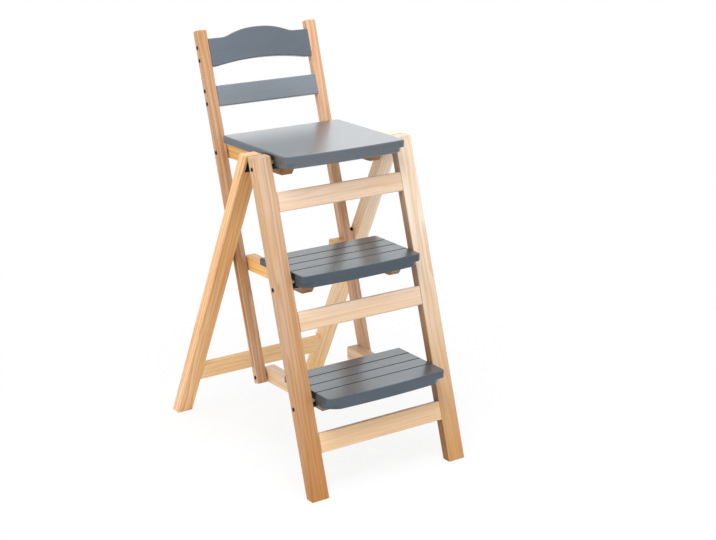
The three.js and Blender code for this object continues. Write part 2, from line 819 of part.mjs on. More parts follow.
// Back frame: slotted posts, backrest, its screws, and the rear pivots of seat and steps
function makeBackFrame() {
  const group = leaningGroup(frontLean, postPivot);
  const half = postInnerX - seatGap;
  addPair(group, 'back_post', postPiece(), pine);
  const [slatMiddle, crestMiddle] = backrestMiddles();
  addPiece(group, 'crest_rail', backrestRail(crestOutline(half), crestMiddle, half), greyPaint);
  addPiece(group, 'lower_slat', backrestRail(slatOutline(half), slatMiddle, half), greyPaint);
  ['slat_screw_low', 'slat_screw_high', 'crest_screw_low', 'crest_screw_high'].forEach((name, index) => {
    addPair(group, name, moved(screwPiece(), 0, screwPlaces()[index]), blackSteel);
  });
  const bolts = [throughBolt(postOuterX), blindBolt(), throughBolt(postOuterX)];
  ['step_1', 'step_2', 'seat'].forEach((name, level) => {
    addPair(group, `${name}_rear_bolt`, moved(bolts[level], 0, pivotsUpPosts[level]), blackSteel);
    addPair(group, `${name}_washer`, moved(washer(), 0, pivotsUpPosts[level]), blackSteel);
  });
  group.add(makeGuidePins());
  return group;
}

function washer() {
  return ring(boltRadius + seatGap, washerRadius, railOuterX + seatGap, postInnerX - seatGap, 0, 0);
}

// Guide pins: a shank in the slot and a collar between the post and the rear leg
function makeGuidePins() {
  const group = new THREE.Group();
  group.position.z = slotTopAt;
  const pin = turned([
    [0, slotFloorX + runningGap],
    [guidePinRadius, slotFloorX + runningGap],
    [guidePinRadius, postOuterX + runningGap],
    [guideCollarRadius, postOuterX + runningGap],
    [guideCollarRadius, rearLegInnerX - seatGap],
    [0, rearLegInnerX - seatGap],
  ], 0, 0);
  addPair(group, 'guide_pin', pin, blackSteel);
  return group;
}

// The whole chair, open, centred over the floor
function makeChair() {
  const chair = new THREE.Group();
  const [lowPivot, upperPivot, seatPivot] = frontPivots;
  const seatDepth = seatOverhang + linkReach - seatSetIn;
  chair.add(
    makeFrontFrame(),
    makeRearFrame(),
    makeBackFrame(),
    makeBoardGroup('seat', seatPivot, -seatOverhang, seatDepth, []),
    makeBoardGroup('step_2', upperPivot, -upperOverhang, stepDepth, stepGrooves(-upperOverhang)),
    makeBoardGroup('step_1', lowPivot, -lowerOverhang, stepDepth, stepGrooves(-lowerOverhang)),
  );
  chair.updateMatrixWorld(true);
  const size = new THREE.Box3().setFromObject(chair, true);
  chair.position.y = -(size.min.y + size.max.y) / 2;
  return chair;
}

export default makeChair();
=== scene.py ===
# %% [markdown]
# # A folding pine chair with two ladder steps
#
# The chair is pine with a grey seat, two grey steps and a grey backrest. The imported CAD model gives
# every solid its place, and this lesson dresses it: first the frame is loaded, then the finishes are
# mixed, then each piece gets its surface, and last come the floor, the lamps and the camera.

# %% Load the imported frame
import json
import math

import bmesh
import bpy
import numpy as np
from mathutils import Euler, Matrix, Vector


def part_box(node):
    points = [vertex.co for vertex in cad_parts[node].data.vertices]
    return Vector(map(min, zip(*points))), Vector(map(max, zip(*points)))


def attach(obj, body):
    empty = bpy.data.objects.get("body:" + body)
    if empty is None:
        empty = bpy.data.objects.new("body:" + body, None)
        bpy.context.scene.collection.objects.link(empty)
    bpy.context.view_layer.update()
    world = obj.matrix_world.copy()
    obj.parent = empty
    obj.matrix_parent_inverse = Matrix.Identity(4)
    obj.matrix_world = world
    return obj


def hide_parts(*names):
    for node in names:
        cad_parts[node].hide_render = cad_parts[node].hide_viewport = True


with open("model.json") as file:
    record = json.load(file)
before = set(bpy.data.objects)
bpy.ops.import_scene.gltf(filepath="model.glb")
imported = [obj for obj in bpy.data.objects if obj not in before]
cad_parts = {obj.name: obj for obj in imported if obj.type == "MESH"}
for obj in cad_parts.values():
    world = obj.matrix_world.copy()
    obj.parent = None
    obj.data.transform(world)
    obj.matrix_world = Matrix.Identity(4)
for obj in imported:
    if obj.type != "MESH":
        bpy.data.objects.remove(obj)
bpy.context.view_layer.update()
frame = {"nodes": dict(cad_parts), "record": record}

MM = 0.001
home = {node: body for body, nodes in frame["record"]["behaviour"]["bodies"].items() for node in nodes}
print("solids:", len(frame["nodes"]), "bodies:", sorted(set(home.values())))

# %% [markdown]
# ## Measures
#
# The chair folds on parallel links, so its places follow from a few numbers: the lean of the front
# legs and the posts, the lean of the rear legs, and the front pivots of the seat and the steps. They
# are the CAD model's own numbers, in millimetres, so every new surface lands on the solid it dresses.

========

(WHAT YOU SHOULD DO): Print exactly the lines from the line with "const seatDepth = seatOverhang" to the line with "import math", both included, and nothing else.

(FINAL ANSWER):
  const seatDepth = seatOverhang + linkReach - seatSetIn;
  chair.add(
    makeFrontFrame(),
    makeRearFrame(),
    makeBackFrame(),
    makeBoardGroup('seat', seatPivot, -seatOverhang, seatDepth, []),
    makeBoardGroup('step_2', upperPivot, -upperOverhang, stepDepth, stepGrooves(-upperOverhang)),
    makeBoardGroup('step_1', lowPivot, -lowerOverhang, stepDepth, stepGrooves(-lowerOverhang)),
  );
  chair.updateMatrixWorld(true);
  const size = new THREE.Box3().setFromObject(chair, true);
  chair.position.y = -(size.min.y + size.max.y) / 2;
  return chair;
}

export default makeChair();
=== scene.py ===
# %% [markdown]
# # A folding pine chair with two ladder steps
#
# The chair is pine with a grey seat, two grey steps and a grey backrest. The imported CAD model gives
# every solid its place, and this lesson dresses it: first the frame is loaded, then the finishes are
# mixed, then each piece gets its surface, and last come the floor, the lamps and the camera.

# %% Load the imported frame
import json
import math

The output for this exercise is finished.